**INSTRUCTIONS FOR THE TASK**. Repeat exactly each line of the data provided below.

**DATA SHOWN**.
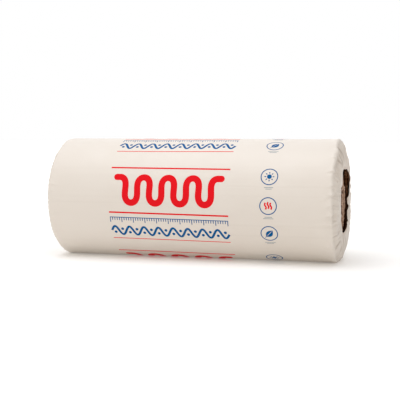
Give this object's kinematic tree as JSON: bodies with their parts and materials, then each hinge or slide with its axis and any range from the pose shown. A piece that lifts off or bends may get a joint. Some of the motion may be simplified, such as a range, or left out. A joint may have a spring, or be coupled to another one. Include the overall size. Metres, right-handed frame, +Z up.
{
  "type": "insulation roll",
  "caption": "Rolled mineral wool insulation mat in white printed film that turns over its rounded ends and leaves a round opening in each, lying on its side.",
  "frame": {"origin": "on the floor, under the middle of the roll", "axes": "+X along the roll's axis, to the right as seen from the printed side; +Z up; -Y towards the printed side"},
  "size_m": [1.22, 0.5, 0.5],
  "materials": {
    "film": "satin cream-white polyethylene film with red and blue print",
    "wool": "fibrous brown mineral wool, matt"
  },
  "bodies": {
    "root": {"film_wrap": "film", "wool_roll": "wool"}
  },
  "joints": []
}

**ANSWER TO THE PROBLEM**.
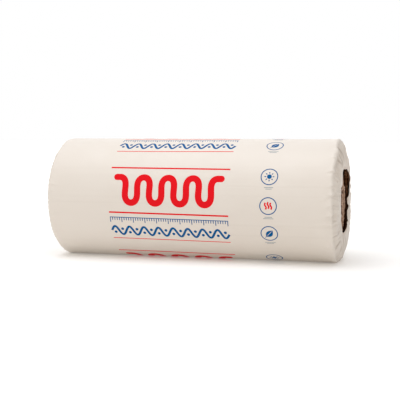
Give this object's kinematic tree as JSON: bodies with their parts and materials, then each hinge or slide with its axis and any range from the pose shown. A piece that lifts off or bends may get a joint. Some of the motion may be simplified, such as a range, or left out. A joint may have a spring, or be coupled to another one. Include the overall size. Metres, right-handed frame, +Z up.
{
  "type": "insulation roll",
  "caption": "Rolled mineral wool insulation mat in white printed film that turns over its rounded ends and leaves a round opening in each, lying on its side.",
  "frame": {"origin": "on the floor, under the middle of the roll", "axes": "+X along the roll's axis, to the right as seen from the printed side; +Z up; -Y towards the printed side"},
  "size_m": [1.22, 0.5, 0.5],
  "materials": {
    "film": "satin cream-white polyethylene film with red and blue print",
    "wool": "fibrous brown mineral wool, matt"
  },
  "bodies": {
    "root": {"film_wrap": "film", "wool_roll": "wool"}
  },
  "joints": []
}